## Instructions for the task
Reproduce the listing verbatim.
## Begin Records for this exercise
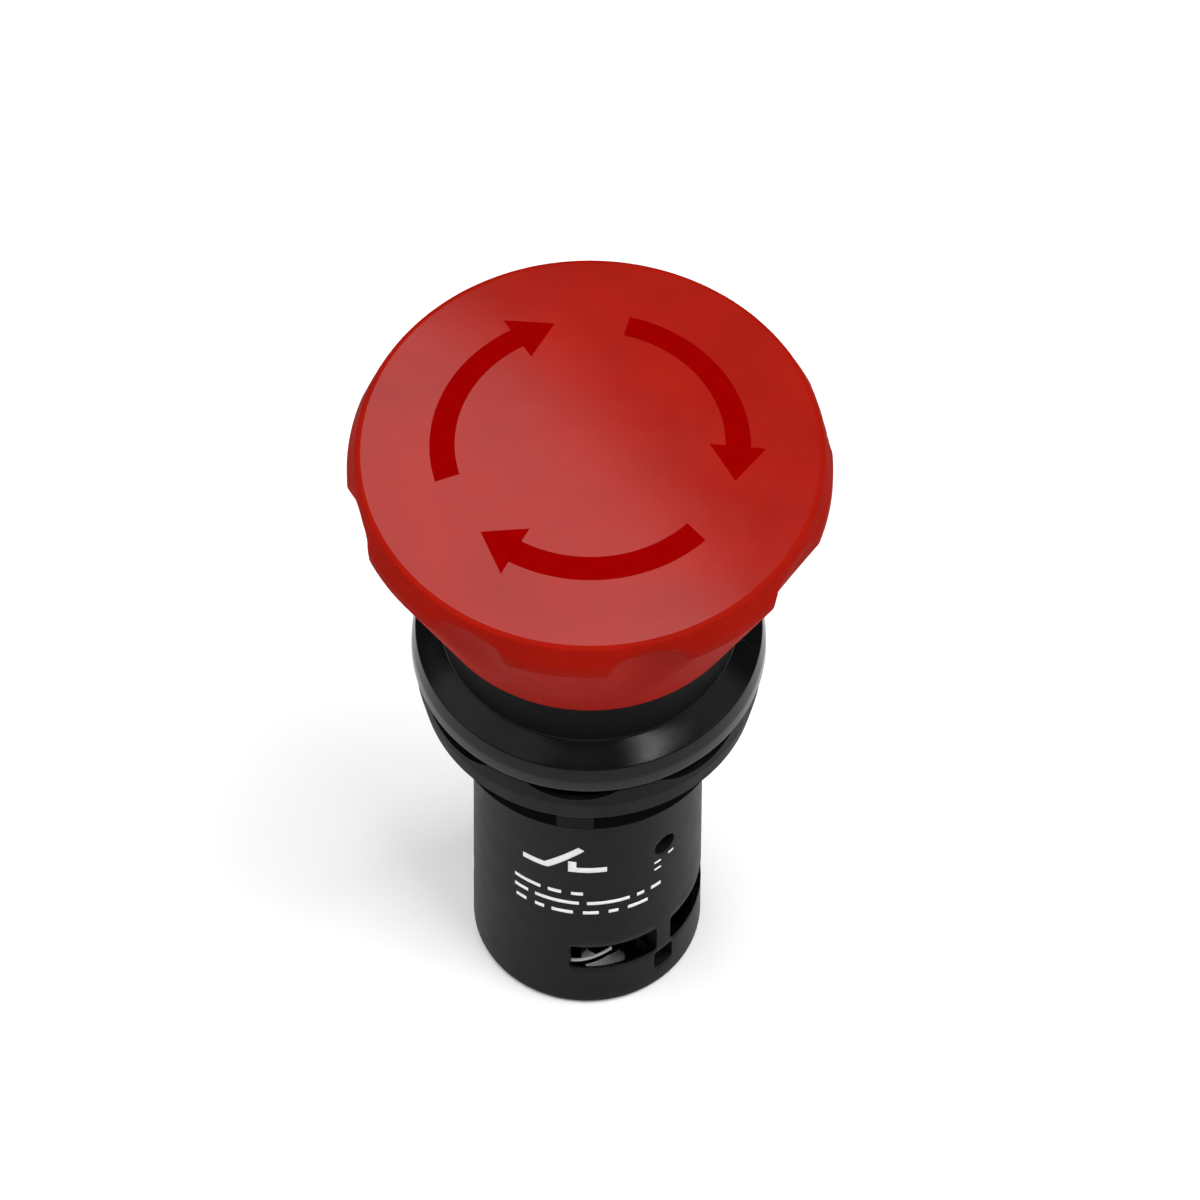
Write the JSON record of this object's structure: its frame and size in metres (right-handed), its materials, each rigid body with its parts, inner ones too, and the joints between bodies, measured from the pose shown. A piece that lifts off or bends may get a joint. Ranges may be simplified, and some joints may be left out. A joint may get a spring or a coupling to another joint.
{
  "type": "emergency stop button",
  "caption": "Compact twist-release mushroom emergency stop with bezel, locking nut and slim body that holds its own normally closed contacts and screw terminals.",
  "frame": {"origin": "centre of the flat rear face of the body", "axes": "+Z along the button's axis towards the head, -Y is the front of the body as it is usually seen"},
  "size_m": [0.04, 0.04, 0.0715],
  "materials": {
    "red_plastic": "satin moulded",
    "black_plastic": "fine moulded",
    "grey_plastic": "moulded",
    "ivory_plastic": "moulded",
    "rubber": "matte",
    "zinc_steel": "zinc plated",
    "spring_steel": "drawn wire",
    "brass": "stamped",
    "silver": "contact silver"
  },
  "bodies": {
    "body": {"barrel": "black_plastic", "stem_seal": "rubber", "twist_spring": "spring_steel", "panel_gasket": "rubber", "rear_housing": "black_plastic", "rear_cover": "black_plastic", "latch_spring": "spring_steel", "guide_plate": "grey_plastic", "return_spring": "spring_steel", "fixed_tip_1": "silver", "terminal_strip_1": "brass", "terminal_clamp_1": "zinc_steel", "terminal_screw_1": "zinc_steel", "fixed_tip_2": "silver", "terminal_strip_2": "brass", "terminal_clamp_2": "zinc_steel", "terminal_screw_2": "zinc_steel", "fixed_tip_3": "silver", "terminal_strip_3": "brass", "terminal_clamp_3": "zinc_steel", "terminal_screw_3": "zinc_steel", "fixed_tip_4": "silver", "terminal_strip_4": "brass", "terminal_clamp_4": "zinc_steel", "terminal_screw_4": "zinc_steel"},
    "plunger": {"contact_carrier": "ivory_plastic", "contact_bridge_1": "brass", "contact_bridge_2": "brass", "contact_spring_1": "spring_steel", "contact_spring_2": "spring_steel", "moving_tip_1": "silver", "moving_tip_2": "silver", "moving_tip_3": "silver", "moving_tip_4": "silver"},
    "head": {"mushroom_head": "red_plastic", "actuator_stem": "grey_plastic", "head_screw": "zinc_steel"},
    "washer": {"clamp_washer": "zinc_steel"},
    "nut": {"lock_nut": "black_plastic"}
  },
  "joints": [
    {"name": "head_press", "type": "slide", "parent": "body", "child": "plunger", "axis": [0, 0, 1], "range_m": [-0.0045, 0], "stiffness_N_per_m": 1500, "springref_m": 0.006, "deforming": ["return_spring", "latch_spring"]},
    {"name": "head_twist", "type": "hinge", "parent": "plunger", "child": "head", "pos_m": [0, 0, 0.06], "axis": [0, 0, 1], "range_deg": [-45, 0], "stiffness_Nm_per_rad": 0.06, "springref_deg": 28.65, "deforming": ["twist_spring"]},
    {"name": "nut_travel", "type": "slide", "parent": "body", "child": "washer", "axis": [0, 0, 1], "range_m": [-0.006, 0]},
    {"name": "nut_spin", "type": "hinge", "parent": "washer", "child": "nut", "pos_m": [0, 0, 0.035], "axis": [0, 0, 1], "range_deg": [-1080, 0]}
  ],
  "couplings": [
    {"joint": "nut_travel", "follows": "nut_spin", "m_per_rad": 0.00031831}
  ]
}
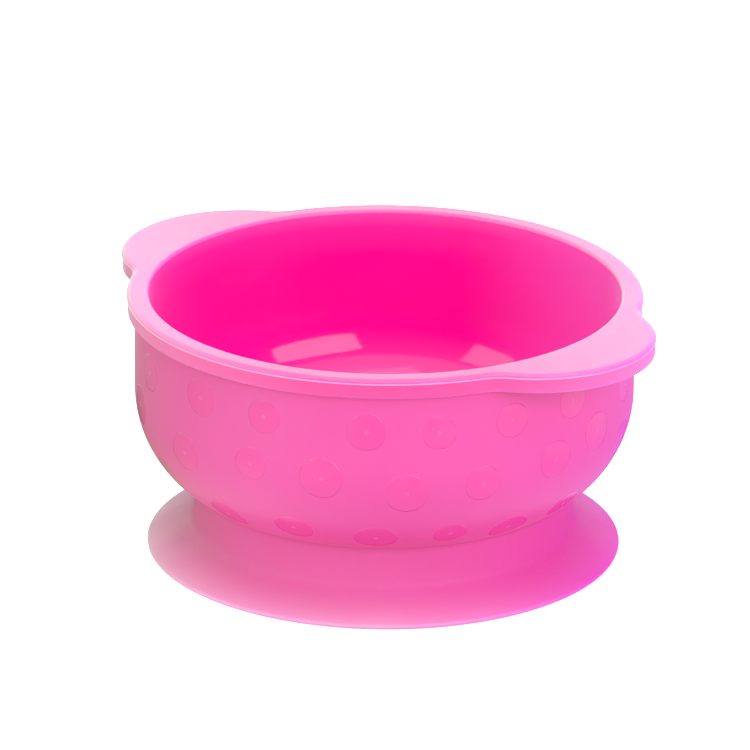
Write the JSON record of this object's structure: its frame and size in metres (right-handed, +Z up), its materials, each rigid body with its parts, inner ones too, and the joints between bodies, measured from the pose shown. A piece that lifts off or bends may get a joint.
## End Records for this exercise
## Solution
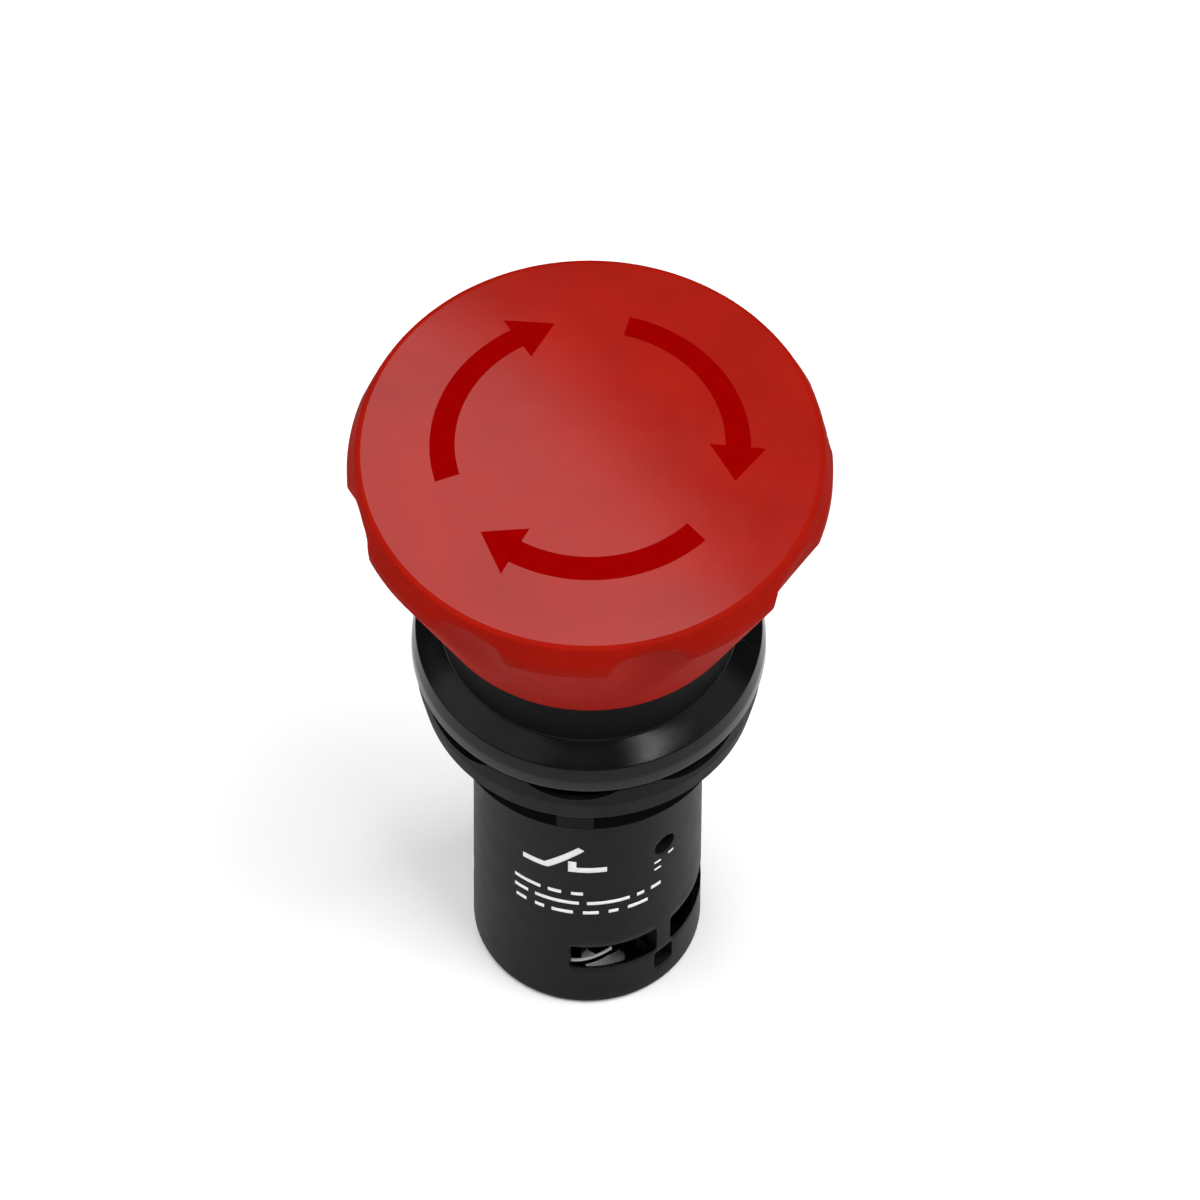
Write the JSON record of this object's structure: its frame and size in metres (right-handed), its materials, each rigid body with its parts, inner ones too, and the joints between bodies, measured from the pose shown. A piece that lifts off or bends may get a joint. Ranges may be simplified, and some joints may be left out. A joint may get a spring or a coupling to another joint.
{
  "type": "emergency stop button",
  "caption": "Compact twist-release mushroom emergency stop with bezel, locking nut and slim body that holds its own normally closed contacts and screw terminals.",
  "frame": {"origin": "centre of the flat rear face of the body", "axes": "+Z along the button's axis towards the head, -Y is the front of the body as it is usually seen"},
  "size_m": [0.04, 0.04, 0.0715],
  "materials": {
    "red_plastic": "satin moulded",
    "black_plastic": "fine moulded",
    "grey_plastic": "moulded",
    "ivory_plastic": "moulded",
    "rubber": "matte",
    "zinc_steel": "zinc plated",
    "spring_steel": "drawn wire",
    "brass": "stamped",
    "silver": "contact silver"
  },
  "bodies": {
    "body": {"barrel": "black_plastic", "stem_seal": "rubber", "twist_spring": "spring_steel", "panel_gasket": "rubber", "rear_housing": "black_plastic", "rear_cover": "black_plastic", "latch_spring": "spring_steel", "guide_plate": "grey_plastic", "return_spring": "spring_steel", "fixed_tip_1": "silver", "terminal_strip_1": "brass", "terminal_clamp_1": "zinc_steel", "terminal_screw_1": "zinc_steel", "fixed_tip_2": "silver", "terminal_strip_2": "brass", "terminal_clamp_2": "zinc_steel", "terminal_screw_2": "zinc_steel", "fixed_tip_3": "silver", "terminal_strip_3": "brass", "terminal_clamp_3": "zinc_steel", "terminal_screw_3": "zinc_steel", "fixed_tip_4": "silver", "terminal_strip_4": "brass", "terminal_clamp_4": "zinc_steel", "terminal_screw_4": "zinc_steel"},
    "plunger": {"contact_carrier": "ivory_plastic", "contact_bridge_1": "brass", "contact_bridge_2": "brass", "contact_spring_1": "spring_steel", "contact_spring_2": "spring_steel", "moving_tip_1": "silver", "moving_tip_2": "silver", "moving_tip_3": "silver", "moving_tip_4": "silver"},
    "head": {"mushroom_head": "red_plastic", "actuator_stem": "grey_plastic", "head_screw": "zinc_steel"},
    "washer": {"clamp_washer": "zinc_steel"},
    "nut": {"lock_nut": "black_plastic"}
  },
  "joints": [
    {"name": "head_press", "type": "slide", "parent": "body", "child": "plunger", "axis": [0, 0, 1], "range_m": [-0.0045, 0], "stiffness_N_per_m": 1500, "springref_m": 0.006, "deforming": ["return_spring", "latch_spring"]},
    {"name": "head_twist", "type": "hinge", "parent": "plunger", "child": "head", "pos_m": [0, 0, 0.06], "axis": [0, 0, 1], "range_deg": [-45, 0], "stiffness_Nm_per_rad": 0.06, "springref_deg": 28.65, "deforming": ["twist_spring"]},
    {"name": "nut_travel", "type": "slide", "parent": "body", "child": "washer", "axis": [0, 0, 1], "range_m": [-0.006, 0]},
    {"name": "nut_spin", "type": "hinge", "parent": "washer", "child": "nut", "pos_m": [0, 0, 0.035], "axis": [0, 0, 1], "range_deg": [-1080, 0]}
  ],
  "couplings": [
    {"joint": "nut_travel", "follows": "nut_spin", "m_per_rad": 0.00031831}
  ]
}
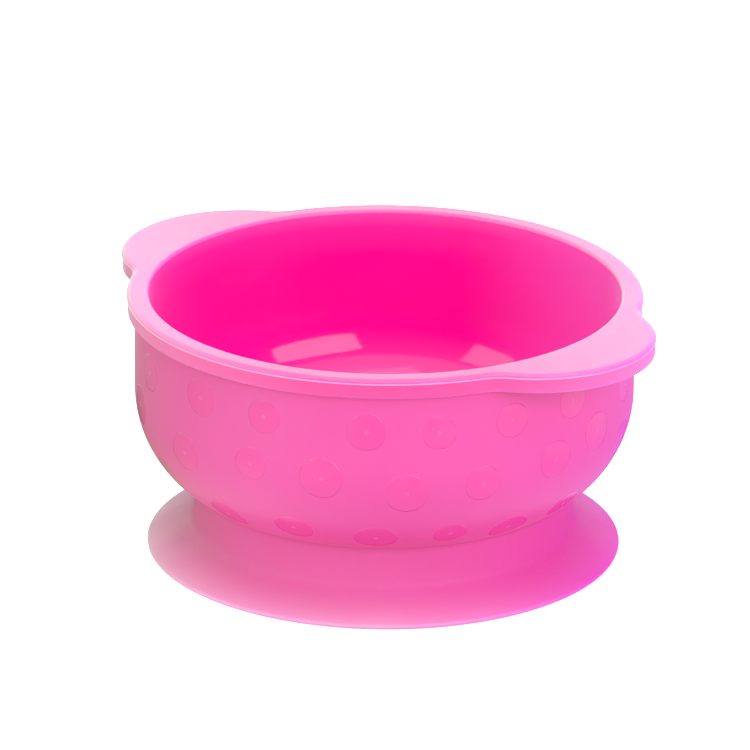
Write the JSON record of this object's structure: its frame and size in metres (right-handed, +Z up), its materials, each rigid body with its parts, inner ones too, and the joints between bodies, measured from the pose shown. A piece that lifts off or bends may get a joint.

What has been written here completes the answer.